Photos and artwork in Dor Zlekha Levy's 2019 exhibition on the Magen Avraham Synagogue in Beirut. David Chaki

Bombed-out Beirut Synagogue Hit by Israel Comes to Life in Tel Aviv

Artist Dor Zlekha Levy never saw Lebanon's magnificent Magen Avraham Synagogue, but recreated a virtual version of it in his 3D exhibit



“I was always interested in the gap between the image of a place and how it really was – the thin line separating memory from fantasy. During the Gulf War, when CNN showed conflagrations in Iraq, my Iraqi-Jewish family in Israel kept telling nostalgic stories about rivers and date orchards. And it seems I still have a desire to visit those forbidden places for me as an Israeli.”

The speaker is artist Dor Zlekha Levy, 29. In his new exhibition “Hashomer” ("The Guard") at Tel Aviv's Hamidrasha Gallery that runs until October 19, he recreates one of those lost and forbidden places – the Magen Avraham Synagogue in Beirut.

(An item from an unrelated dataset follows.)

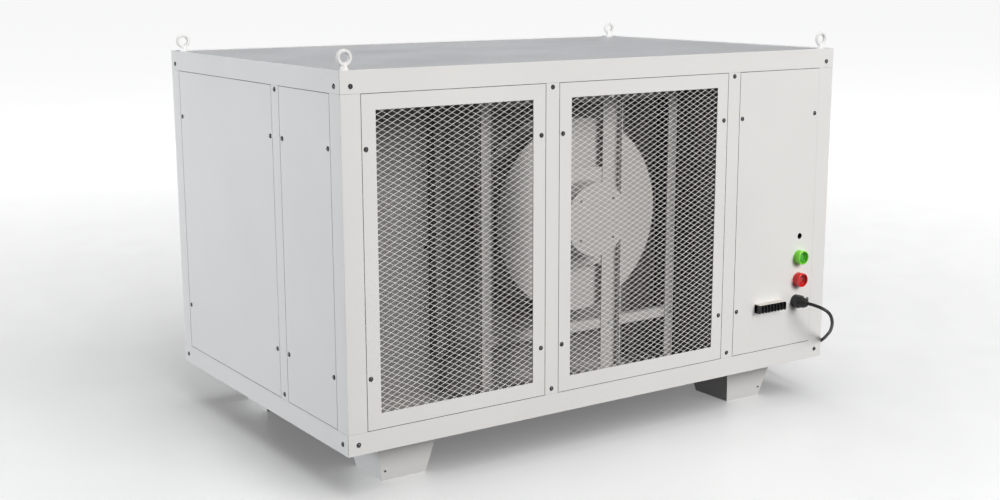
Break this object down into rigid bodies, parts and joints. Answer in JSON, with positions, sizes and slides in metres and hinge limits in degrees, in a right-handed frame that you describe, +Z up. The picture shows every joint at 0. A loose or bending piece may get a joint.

Unlike synagogues that remained in destroyed Eastern Europe that are visited by Israeli tourists, in Arab countries with which Israel has no diplomatic relations, many synagogues have been abandoned and forgotten. In his latest effort, Zlekha's multilayered projection installation simulates the Beirut synagogue that he first learned about when he saw a 1975 picture of two armed masked men standing in front of the building.

David Chaki

These were members of PLO militias that during the Lebanese Civil War entrenched themselves in the Jewish quarter and took the synagogue and the Jewish community under their wing. Next to the guards is a sign with the names of donors who helped build the shul.

This picture appears on the entry floor of Zlekha’s exhibition (curated by Avi Lubin), and gave it its name. Zlekha hopes that the guards were acting out of respect for the cultural heritage and values of Judaism, but assumes that it was also a PR decision.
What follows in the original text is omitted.